I got nowhere the top 10.
That is because I used a real web shop with real assumptions about user behavior, including caches and stuff.
The test data used was generated, and the requests were equally distributed: Each DVD in the simulated DVD store was equally likely to be rented and each user rented the same amount of DVDs. Any cache you put into the store would overflow, and go into threshing, or would have to have sufficient memory to keep the entire store in cache.
Real DVD rental stores have a top 100 of popular titles, and a long tail. Caching helps. In the test, caching destroyed performance.
Another german computer magazine had another database benchmark, which basically hammered the system under test with a very high load. Unfortunately, here the load was not evenly distributed, but a few keys were being exercised very often, whereas a lot of keys were never requested.

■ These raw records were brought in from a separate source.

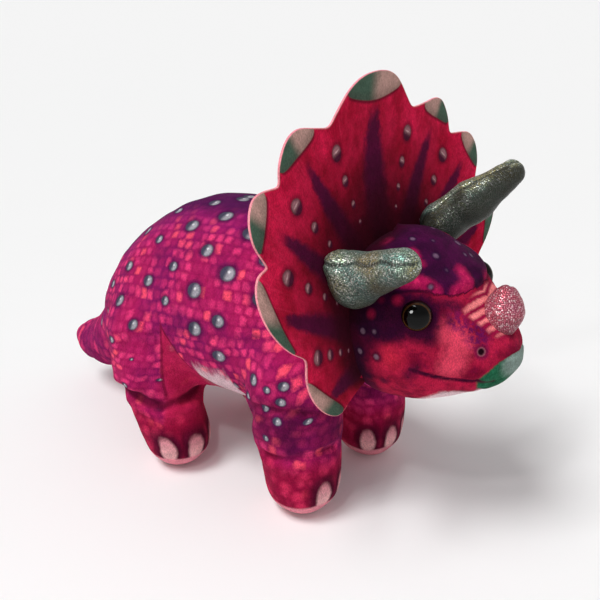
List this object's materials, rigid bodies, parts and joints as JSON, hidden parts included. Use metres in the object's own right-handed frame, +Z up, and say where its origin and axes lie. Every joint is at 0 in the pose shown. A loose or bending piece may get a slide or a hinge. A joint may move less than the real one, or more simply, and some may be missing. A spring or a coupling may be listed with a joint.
{
  "type": "stuffed dinosaur toy",
  "caption": "Plush three-horned dinosaur standing on four stuffed legs, with a scalloped neck frill, foil-cloth horns, glossy eyes and a drooping tail.",
  "frame": {"origin": "on the floor under the middle of the bounding box", "axes": "+X towards the nose, +Y towards the toy's left side, +Z up"},
  "size_m": [0.3507, 0.2338, 0.2465],
  "materials": {
    "body_plush": "matte",
    "belly_plush": "matte",
    "gusset_plush": "matte",
    "sole_plush": "matte",
    "face_plush": "matte",
    "beak_plush": "matte",
    "frill_front_plush": "matte",
    "frill_back_plush": "matte",
    "foam": "matte",
    "brow_foil_cloth": "satin",
    "nose_foil_cloth": "satin",
    "filling": "matte",
    "eye_dome": "gloss",
    "eye_core": "gloss",
    "washer": "matte"
  },
  "bodies": {
    "torso": {"torso_right_panel": "body_plush", "torso_left_panel": "body_plush", "torso_belly_panel": "belly_plush", "torso_filling": "filling"},
    "neck": {"neck_skin": "belly_plush", "neck_filling": "filling"},
    "head": {"head_right_cheek": "face_plush", "head_left_cheek": "face_plush", "head_forehead_panel": "face_plush", "head_chin_panel": "belly_plush", "head_beak_panel": "beak_plush", "head_filling": "filling", "right_eye_dome": "eye_dome", "right_eye_core": "eye_core", "right_eye_washer": "washer", "left_eye_dome": "eye_dome", "left_eye_core": "eye_core", "left_eye_washer": "washer"},
    "frill": {"frill_front_cloth": "frill_front_plush", "frill_foam": "foam", "frill_back_cloth": "frill_back_plush"},
    "right_horn": {"right_brow_horn_sleeve": "brow_foil_cloth", "right_brow_horn_filling": "filling"},
    "left_horn": {"left_brow_horn_sleeve": "brow_foil_cloth", "left_brow_horn_filling": "filling"},
    "nose_horn": {"nose_horn_sleeve": "nose_foil_cloth", "nose_horn_filling": "filling"},
    "tail": {"tail_right_panel": "body_plush", "tail_left_panel": "body_plush", "tail_filling": "filling"},
    "right_front_leg": {"right_front_leg_outer_panel": "body_plush", "right_front_leg_inner_panel": "gusset_plush", "right_front_leg_sole": "sole_plush", "right_front_leg_filling": "filling"},
    "right_hind_leg": {"right_hind_leg_outer_panel": "body_plush", "right_hind_leg_inner_panel": "gusset_plush", "right_hind_leg_sole": "sole_plush", "right_hind_leg_filling": "filling"},
    "left_front_leg": {"left_front_leg_outer_panel": "body_plush", "left_front_leg_inner_panel": "gusset_plush", "left_front_leg_sole": "sole_plush", "left_front_leg_filling": "filling"},
    "left_hind_leg": {"left_hind_leg_outer_panel": "body_plush", "left_hind_leg_inner_panel": "gusset_plush", "left_hind_leg_sole": "sole_plush", "left_hind_leg_filling": "filling"}
  },
  "joints": [
    {"name": "neck_turn", "type": "hinge", "parent": "torso", "child": "neck", "pos_m": [0.058, 0, 0.118], "axis": [0, 0, 1], "range_deg": [-16, 16], "stiffness_Nm_per_rad": 1.5},
    {"name": "neck_nod", "type": "hinge", "parent": "neck", "child": "head", "pos_m": [0.097, 0, 0.119], "axis": [0, 1, 0], "range_deg": [-10, 8], "stiffness_Nm_per_rad": 3},
    {"name": "frill_bend", "type": "hinge", "parent": "head", "child": "frill", "pos_m": [0.095, 0, 0.123], "axis": [0, 1, 0], "range_deg": [-18, 4], "stiffness_Nm_per_rad": 0.3},
    {"name": "right_horn_flex", "type": "hinge", "parent": "head", "child": "right_horn", "pos_m": [0.1025, -0.0493, 0.152], "axis": [0, 1, 0], "range_deg": [-12, 12], "stiffness_Nm_per_rad": 0.05},
    {"name": "left_horn_flex", "type": "hinge", "parent": "head", "child": "left_horn", "pos_m": [0.1065, 0.0445, 0.1615], "axis": [0, 1, 0], "range_deg": [-12, 12], "stiffness_Nm_per_rad": 0.05},
    {"name": "nose_horn_flex", "type": "hinge", "parent": "head", "child": "nose_horn", "pos_m": [0.162, 0, 0.1315], "axis": [0, 1, 0], "range_deg": [-10, 10], "stiffness_Nm_per_rad": 0.01},
    {"name": "right_front_leg_swing", "type": "hinge", "parent": "torso", "child": "right_front_leg", "pos_m": [0.0605, -0.037, 0.074], "axis": [0, 1, 0], "range_deg": [-15, 15], "stiffness_Nm_per_rad": 1},
    {"name": "right_hind_leg_swing", "type": "hinge", "parent": "torso", "child": "right_hind_leg", "pos_m": [-0.046, -0.039, 0.07], "axis": [0, 1, 0], "range_deg": [-15, 15], "stiffness_Nm_per_rad": 1},
    {"name": "left_front_leg_swing", "type": "hinge", "parent": "torso", "child": "left_front_leg", "pos_m": [0.0605, 0.037, 0.074], "axis": [0, 1, 0], "range_deg": [-15, 15], "stiffness_Nm_per_rad": 1},
    {"name": "left_hind_leg_swing", "type": "hinge", "parent": "torso", "child": "left_hind_leg", "pos_m": [-0.046, 0.039, 0.07], "axis": [0, 1, 0], "range_deg": [-15, 15], "stiffness_Nm_per_rad": 1},
    {"name": "tail_wag", "type": "hinge", "parent": "torso", "child": "tail", "pos_m": [-0.09, 0, 0.077], "axis": [0, 0, 1], "range_deg": [-20, 20], "stiffness_Nm_per_rad": 0.5}
  ]
}
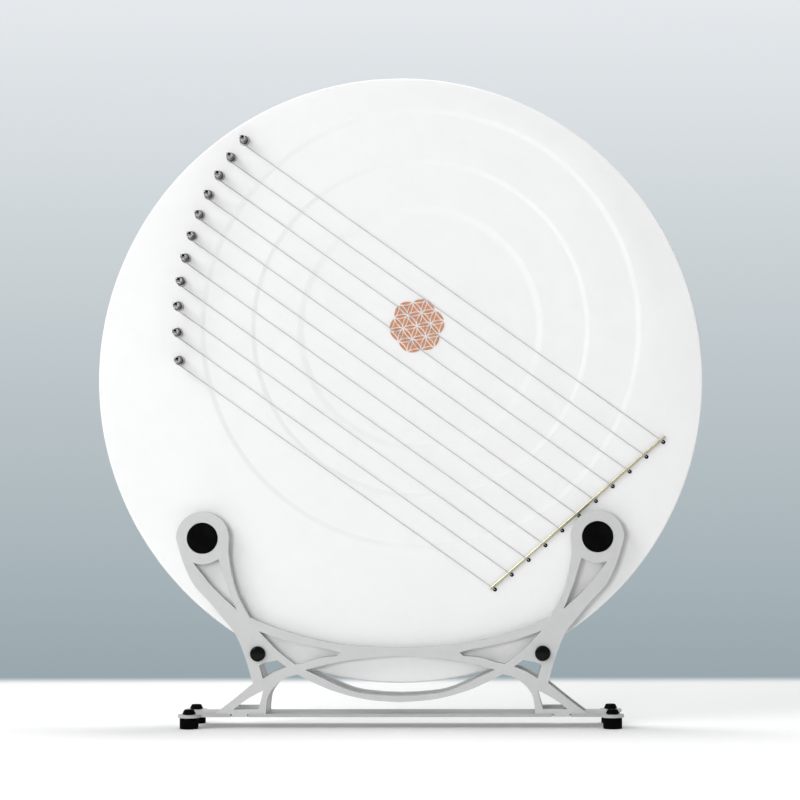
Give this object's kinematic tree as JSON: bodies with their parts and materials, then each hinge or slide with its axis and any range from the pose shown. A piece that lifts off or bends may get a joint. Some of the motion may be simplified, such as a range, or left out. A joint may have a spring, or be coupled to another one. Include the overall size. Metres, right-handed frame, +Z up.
{
  "type": "lyre harp",
  "caption": "Round frosted quartz lyre with parallel steel strings, tuning pins, a bridge rod and a copper rosette, standing in a two-plate metal cradle on rubber feet.",
  "frame": {"origin": "on the floor under the middle of the stand", "axes": "+X to the right seen from the front, -Y towards the player and the strings, +Z up"},
  "size_m": [0.405, 0.055, 0.4342],
  "materials": {
    "quartz": "frosted white",
    "copper": "satin copper",
    "brass": "polished",
    "nylon": "pale nylon",
    "string_steel": "plain drawn wire",
    "chrome": "polished",
    "aluminium": "fine satin",
    "rubber": "matte black",
    "black_cap": "glossy black",
    "steel": "plain"
  },
  "bodies": {
    "stand": {"base_plate": "aluminium", "cradle_plate_front": "aluminium", "cradle_plate_rear": "aluminium", "pad_front_left": "rubber", "pad_front_right": "rubber", "pad_rear_left": "rubber", "pad_rear_right": "rubber", "cap_nut_front_left": "black_cap", "cap_nut_front_right": "black_cap", "cap_nut_rear_left": "black_cap", "cap_nut_rear_right": "black_cap", "cross_bolt_left": "steel", "cross_bolt_right": "steel", "spacer_sleeve_left": "steel", "spacer_sleeve_right": "steel", "foot_front_left": "rubber", "foot_front_right": "rubber", "foot_rear_left": "rubber", "foot_rear_right": "rubber", "base_screw_front_left": "steel", "base_screw_front_right": "steel", "base_screw_rear_left": "steel", "base_screw_rear_right": "steel"},
    "disc": {"crystal_disc": "quartz", "rosette_inlay": "copper", "bridge_rod": "brass", "pin_bushing_01": "nylon", "pin_bushing_02": "nylon", "pin_bushing_03": "nylon", "pin_bushing_04": "nylon", "pin_bushing_05": "nylon", "pin_bushing_06": "nylon", "pin_bushing_07": "nylon", "pin_bushing_08": "nylon", "pin_bushing_09": "nylon", "pin_bushing_10": "nylon", "pin_bushing_11": "nylon", "string_01": "string_steel", "string_02": "string_steel", "string_03": "string_steel", "string_04": "string_steel", "string_05": "string_steel", "string_06": "string_steel", "string_07": "string_steel", "string_08": "string_steel", "string_09": "string_steel", "string_10": "string_steel", "string_11": "string_steel"},
    "pin_01": {"tuning_pin_01": "chrome"},
    "pin_02": {"tuning_pin_02": "chrome"},
    "pin_03": {"tuning_pin_03": "chrome"},
    "pin_04": {"tuning_pin_04": "chrome"},
    "pin_05": {"tuning_pin_05": "chrome"},
    "pin_06": {"tuning_pin_06": "chrome"},
    "pin_07": {"tuning_pin_07": "chrome"},
    "pin_08": {"tuning_pin_08": "chrome"},
    "pin_09": {"tuning_pin_09": "chrome"},
    "pin_10": {"tuning_pin_10": "chrome"},
    "pin_11": {"tuning_pin_11": "chrome"}
  },
  "joints": [
    {"name": "disc_lift", "type": "slide", "parent": "stand", "child": "disc", "axis": [0, 0, 1], "range_m": [0, 0.12]},
    {"name": "pin_01_turn", "type": "hinge", "parent": "disc", "child": "pin_01", "pos_m": [-0.10323, 0, 0.39323], "axis": [0, 1, 0], "continuous": true},
    {"name": "pin_02_turn", "type": "hinge", "parent": "disc", "child": "pin_02", "pos_m": [-0.11213, 0, 0.38172], "axis": [0, 1, 0], "continuous": true},
    {"name": "pin_03_turn", "type": "hinge", "parent": "disc", "child": "pin_03", "pos_m": [-0.12015, 0, 0.36958], "axis": [0, 1, 0], "continuous": true},
    {"name": "pin_04_turn", "type": "hinge", "parent": "disc", "child": "pin_04", "pos_m": [-0.12728, 0, 0.35679], "axis": [0, 1, 0], "continuous": true},
    {"name": "pin_05_turn", "type": "hinge", "parent": "disc", "child": "pin_05", "pos_m": [-0.13352, 0, 0.34334], "axis": [0, 1, 0], "continuous": true},
    {"name": "pin_06_turn", "type": "hinge", "parent": "disc", "child": "pin_06", "pos_m": [-0.1388, 0, 0.3292], "axis": [0, 1, 0], "continuous": true},
    {"name": "pin_07_turn", "type": "hinge", "parent": "disc", "child": "pin_07", "pos_m": [-0.14308, 0, 0.31431], "axis": [0, 1, 0], "continuous": true},
    {"name": "pin_08_turn", "type": "hinge", "parent": "disc", "child": "pin_08", "pos_m": [-0.14625, 0, 0.29862], "axis": [0, 1, 0], "continuous": true},
    {"name": "pin_09_turn", "type": "hinge", "parent": "disc", "child": "pin_09", "pos_m": [-0.14818, 0, 0.28202], "axis": [0, 1, 0], "continuous": true},
    {"name": "pin_10_turn", "type": "hinge", "parent": "disc", "child": "pin_10", "pos_m": [-0.14867, 0, 0.26437], "axis": [0, 1, 0], "continuous": true},
    {"name": "pin_11_turn", "type": "hinge", "parent": "disc", "child": "pin_11", "pos_m": [-0.14743, 0, 0.24545], "axis": [0, 1, 0], "continuous": true}
  ]
}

Effectively the load generator has a large number of threads, and each thread was exercising “their” key in the database – thread 1 to id 1 in the table, and so on.
This exercised a certain number of hot keys, and waited very fast on a few locks, but did not actually simulate accurately any throughput limits. If you exercised the system with more production-like load, it would have had around 100x more total throughput.
Producing masked or simulated data for testing is around 100x more expensive computationally than copying production data. If production data is already tokenized, the win is also questionable, compared to the effort spent.
Producing valid test data is computationally expensive, especially in a microservices architecture in which referential integrity is to be maintained across service boundaries.
Valid test data is not necessarily useful in testing, especially when it comes to performance testing. Performance testing is specifically also dependent on data access patterns, working set sizes and arrival rate distributions that affect locking times.
In the end, the actual test environment is always production, and in my personal professional experience there is a lot more value in making testing in production safe than in producing accurate testing environments.